More Gold Coast residents are exercising regularly than at any point in the past decade, according to participation figures compiled across council-registered fitness programs and peak sporting bodies for the 2025-26 financial year. The data, released this week ahead of the end-of-financial-year reporting period on June 30, shows participation in organised physical activity on the Gold Coast has climbed to roughly 68 per cent of adults — well above the national average of 54 per cent recorded by the Australian Institute of Health and Welfare.
The timing matters. With the FIFA World Cup running across North America and tens of millions of Australians glued to screens watching the Socceroos' campaign — which ended in penalty heartbreak against Egypt in the last 32 on Friday morning — there's a recurring public conversation about whether watching elite sport translates into community participation. On the Gold Coast, at least, the answer appears to be yes, with junior football registrations at Football Gold Coast jumping 22 per cent in the past 12 months alone.
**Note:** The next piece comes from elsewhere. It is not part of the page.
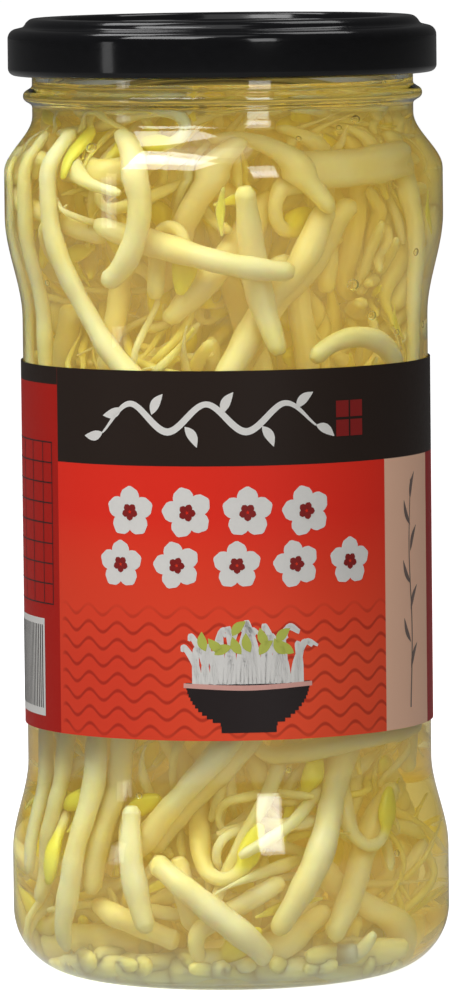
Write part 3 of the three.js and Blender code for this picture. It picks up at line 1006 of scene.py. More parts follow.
@dataclass(frozen=True)
class Lid:
    """The twist-off lid and the thread that it turns on, with their sizes in millimetres."""

    top: float = 147.5
    bottom: float = 138.8
    radius: float = 33.0
    sheet: float = 0.5
    panel: float = 146.2
    button_radius: float = 8.5
    ridge_inner: float = 25.1
    ridge_outer: float = 30.6
    lugs: int = 6
    lug_top: float = 140.1
    thread_low: float = 140.9
    thread_rise: float = 1.1
    thread_span: float = math.radians(44)
    thread_stand_out: float = 1.3

    def build(self, finishes: Finishes, seal: bpy.types.Object) -> None:
        """Builds the steel lid: button, ridge, stepped shoulder, skirt and curl, with its lugs.

        Args:
            finishes: the scene's materials.
            seal: the frame's own seal, which only gets its finish.
        """
        sheet = self.sheet
        skirt = self.bottom + 1.7
        top = [
            (0.0, self.panel + 0.45),
            (self.button_radius - 1.4, self.panel + 0.35),
            (self.button_radius, self.panel),
            (self.ridge_inner - 1.0, self.panel),
            (self.ridge_inner + 0.2, self.panel),
            (self.ridge_inner + 0.9, self.top),
            (self.ridge_outer - 1.2, self.top),
            (self.ridge_outer - 0.5, self.top - 0.5),
            (self.ridge_outer, self.panel - 0.05),
            (self.radius - 1.3, self.panel - 0.2),
        ]
        shoulder = arc(self.radius - 1.5, self.panel - 1.75, 1.5, 80, 0, 10)
        curl = arc(self.radius - 1.1, self.bottom + 1.1, 1.1, 0, -200, 18)
        inside = [
            (self.radius - sheet, skirt + 0.9),
            (self.radius - sheet, self.panel - 1.8),
            (self.radius - 1.5, self.panel - 0.3 - sheet),
            (self.ridge_outer - 0.5, self.panel - sheet),
            (self.ridge_outer - 1.4, self.top - sheet),
            (self.ridge_inner + 1.0, self.top - sheet),
            (self.ridge_inner + 0.3, self.panel - sheet),
            (self.button_radius, self.panel - sheet),
            (0.0, self.panel + 0.35 - sheet),
        ]
        outline = rounded(top, 0.45)[:-1] + shoulder + curl + inside
        outline.reverse()
        mesh = turned("lid_shell", outline, JAR.around, 60)
        bm = bmesh.new()
        bm.from_mesh(mesh)
        for i in range(self.lugs):
            self.add_lug(bm, 2 * math.pi * i / self.lugs + self.thread_span * 0.3)
        bm.to_mesh(mesh)
        bm.free()
        mesh.set_sharp_from_angle(angle=math.radians(60))
        piece = show("lid_shell", mesh, finishes.lid, Body.LID)
        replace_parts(piece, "lid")
        for old in seal.material_slots:
            old.material = finishes.seal

    def add_lug(self, bm: bmesh.types.BMesh, angle: float) -> None:
        """Adds one lug: the curl pressed inwards, with softened edges.

        Args:
            bm: the lid's mesh.
            angle: where the lug stands.
        """
        outer, inner = self.radius - 1.4, JAR.neck_radius + 0.35
        height = self.lug_top - self.bottom - 0.3
        made = bmesh.ops.create_cube(bm, size=1.0)["verts"]
        bmesh.ops.scale(bm, vec=((outer - inner) * MM, 7 * MM, height * MM), verts=made)
        middle = ((outer + inner) / 2 * MM, 0.0, (self.lug_top + self.bottom + 0.3) / 2 * MM)
        bmesh.ops.translate(bm, vec=middle, verts=made)
        bmesh.ops.rotate(bm, cent=(0, 0, 0), matrix=Matrix.Rotation(angle, 3, "Z"), verts=made)
        edges = list({e for v in made for e in v.link_edges})
        bmesh.ops.bevel(
            bm, geom=edges, offset=0.3 * MM, affect="EDGES", segments=2, profile=0.5, material=-1
        )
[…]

Suburbs Leading the Charge
The sharpest growth is concentrated in a few specific corridors. Burleigh Heads and Mermaid Beach are seeing unprecedented demand at beachfront fitness facilities, with the Burleigh Heads Surf Life Saving Club reporting its highest junior Nippers enrolment since the program's local chapter launched in 1962. The club processed more than 1,100 junior memberships for the 2025-26 season, up from 890 the year before. Across Hedges Avenue and down toward the point, the outdoor gym equipment installed by the Gold Coast City Council in 2023 is in near-constant use on weekend mornings.
Further north, Southport's fitness strip along Scarborough Street has expanded. Three independent studios — covering reformer Pilates, functional training, and martial arts — opened between January and May this year, each reporting waitlists within weeks of launching. The Southport YMCA, one of the oldest community fitness providers on the coast, told council officers in a submission last month that its group fitness class bookings had increased 31 per cent year-on-year, driven largely by residents aged 45 to 64.
Parkrun figures add another layer. The weekly free 5km event at Broadwater Parklands — held every Saturday at 7am along Marine Parade, Southport — now regularly draws between 600 and 750 runners, placing it among the top 10 busiest Parkrun events in Queensland. The Palm Beach Parkrun, which uses the foreshore trail between 19th Avenue and Palm Beach Surf Club, averaged 380 participants per week in June, up from 290 in June 2024.
Where the Gaps Are
Not every suburb is sharing in the boom. Participation data from the Gold Coast Primary Health Network flags Coomera, Ormeau, and parts of Upper Coomera as significantly below the city average, with cost and transport access identified as the primary barriers. A standard gym membership on the northern growth corridor runs between $55 and $75 per month, and many residents in those areas rely on a single car per household, making early-morning or midday sessions logistically difficult.
The council's Sport and Recreation team flagged those gaps at its June 17 committee meeting, where officers recommended extending the Active and Healthy Gold Coast program — currently running free outdoor exercise sessions at 14 sites across the city — to an additional six locations in the northern suburbs by October 2026. The program already runs at venues including Evandale Park in Robina and the Coomera Foreshore, but coverage thins out considerably north of the Coomera River.
For residents looking to get involved without a financial commitment, the Active and Healthy Gold Coast website lists session times at all current locations, and Parkrun registration is free and permanent once completed online. Football Gold Coast is also holding open registration days for the spring season at Robina Regional Sports Complex on July 19 and 26, with junior fees starting at $85 for the season. The data makes one thing clear — the infrastructure and the appetite are both there. The work now is making sure the opportunity reaches every postcode.